Compute its standard deviation:

In [None]:
# ENTER YOUR CODE IN THIS CELL



By calling the `ppf` method directly on `X`, compute the $0.25$-quantile of $X$:

In [None]:
# ENTER YOUR CODE IN THIS CELL



### Problem 8 --- Plotting quantiles

The goal in this problem is to produce [this](https://github.com/jmyers7/stats-book-materials/blob/0ef3ab6affa90279aa4fd38b5edad78a2b7e0dcc/img/plot-2-7.png?raw=true) plot displaying the $0.75$-quantile of a random variable $X \sim \mathcal{N}(1, 2^2)$. You will not be working from scratch, however.

Instead, I will give you a template: In the following code cell, replace all the placeholder `None` values with appropriate code to produce the desired plot.

In [None]:
# ENTER YOUR CODE IN THIS CELL

# Define the random variable and the appropriate range of x-values.
X = None
x_vals = None

# Compute the 0.75-quantile and save it as the variable q.
q = None
x_fill_vals = np.linspace(-5, q)

plt.plot(x_vals, X.pdf(x_vals))
plt.axvline(x=q, color='r', linestyle='--')
plt.fill_between(x_fill_vals, X.pdf(x_fill_vals), alpha=0.3)

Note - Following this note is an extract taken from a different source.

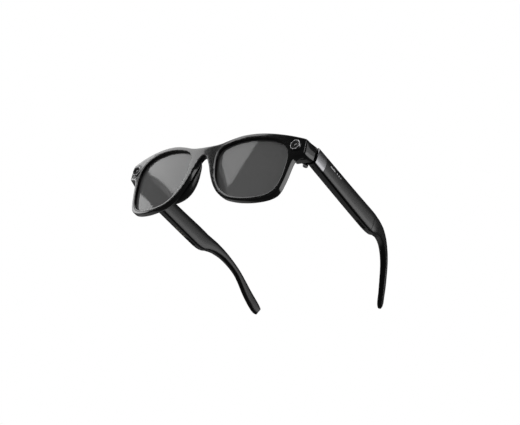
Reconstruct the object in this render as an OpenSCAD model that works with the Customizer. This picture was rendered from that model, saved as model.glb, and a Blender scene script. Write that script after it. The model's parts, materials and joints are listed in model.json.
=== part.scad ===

# Change the labels on the x- and y-axes, and also add the title.
plt.None
plt.None
plt.None

plt.tight_layout()

## Submission instructions

1. At the top of the window, click on "Runtime > Restart and run all" (assuming you're using Google Colab). It will ask whether you are _sure_ that you want to restart---click _yes_!

2. Now scroll through your notebook and check to make sure that all your answers have regenerated properly.

    * If something is amiss, correct the errors and then re-do step 1.

    * If everything looks OK, then do **not** change any of your code and proceed to step 3.

3. Click on "File > Save" to save a copy of "assignment-x.ipynb" somewhere on your local disk.

4. After saving your solutions in step 3, change the file name of "assignment-x.ipynb" by prepending your last name in all lowercase in this format: "last-name-assignment-x.ipynb". For example, I would rename my file as "myers-assignment-x.ipynb". If your last name needs a space, use a hyphen "-".

5. Upload the file "last-name-assignment-x.ipynb" at <a href="submission">this</a> link **by 31 December, 1999 at 11:59pm**.